Read also: PTI completes modular refinery, targets commercial expansion

According to the minister, the easiest way to get out of the country’s petrol crisis is to increase production.

He said: “If we don’t, the midstream and downstream will also fail. We must produce the crude to refine before distribution.

“But our problem right now which we inherited is the low level of production which was as a result of insecurity issues, lack of investments and all other concerns.

“But we are addressing all those issues and I believe that in the next few months, we will be able to come up with a different report. But we have addressed the issue of insecurity; we have rekindled the confidence of international oil companies to come back and begin to reinvest.”

On the rehabilitation of the country’s refineries, he said the Nigerian National Petroleum Company (NNPC) Limited will be held accountable for it.

The administration of President Bola Tinubu has reiterated its commitment to revamping the refineries in Port Harcourt. Kaduna, and Warri. Providing details on rehabilitating the refineries, Lokpobiri said the project was on course.

“Yes, the rehabilitation of the refineries, if you could remember, was started by the previous administration,” he said. “And as part of the President’s directive, I have gone round all the refineries and from what they have briefed me, Port Harcourt has three phases; so phase 1 will be ready by the end of this year.”
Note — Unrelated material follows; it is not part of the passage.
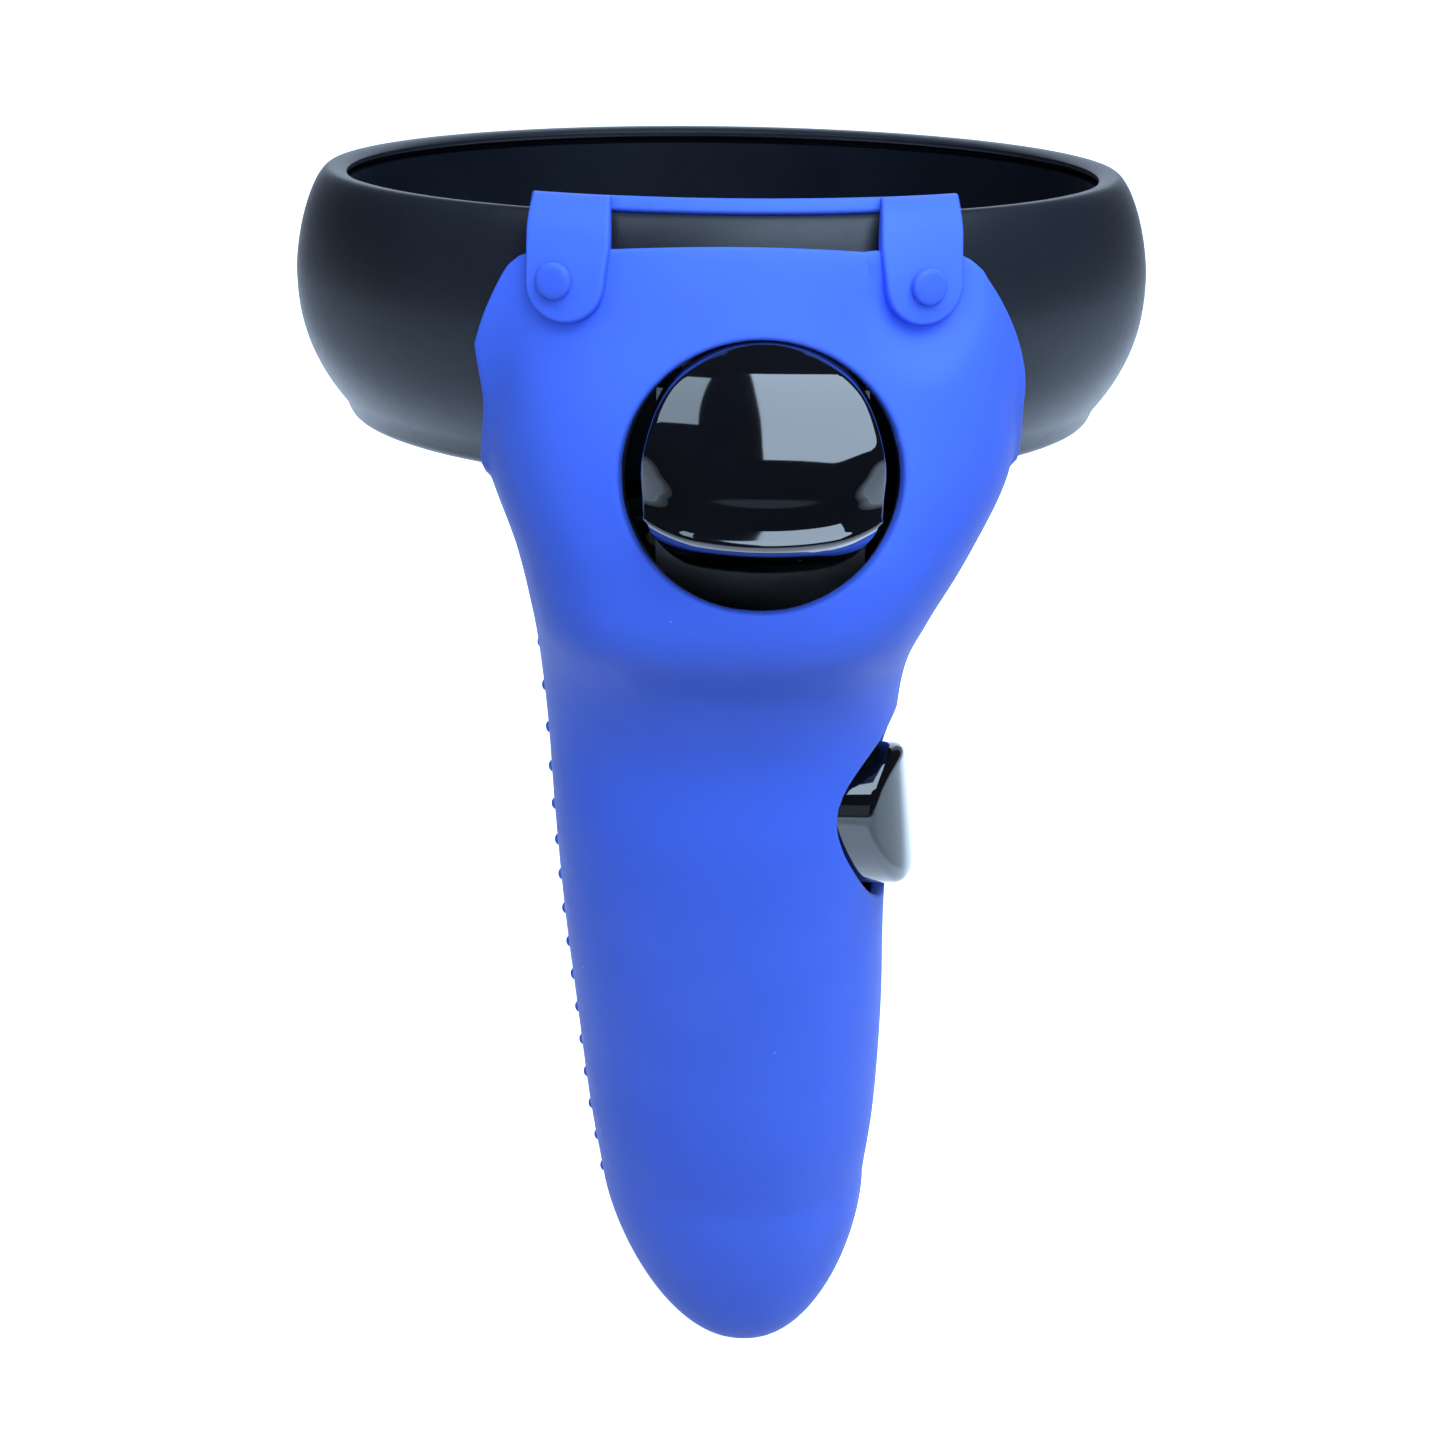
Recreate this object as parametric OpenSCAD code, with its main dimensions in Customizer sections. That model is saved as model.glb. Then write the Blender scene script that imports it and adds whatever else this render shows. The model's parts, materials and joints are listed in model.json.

Lokpobiri added: “For the Warri refinery, they said phase 1 will be ready by the end of the year. Phase 2 and 3 in Port Harcourt will be ready next year and the whole of Kaduna refinery will be ready by the end of next year. That is what they said and I am holding them accountable to their own words.

“I will be going there in the next few weeks. I go there regularly and sometimes without a schedule so that nobody plans for me. I just appear to see what is going on.

“I believe that those refineries, if we can achieve some level of rehabilitation by the end of this year, will also improve our domestic refining capacity. But that is not even the problem, Dangote refinery too is coming.”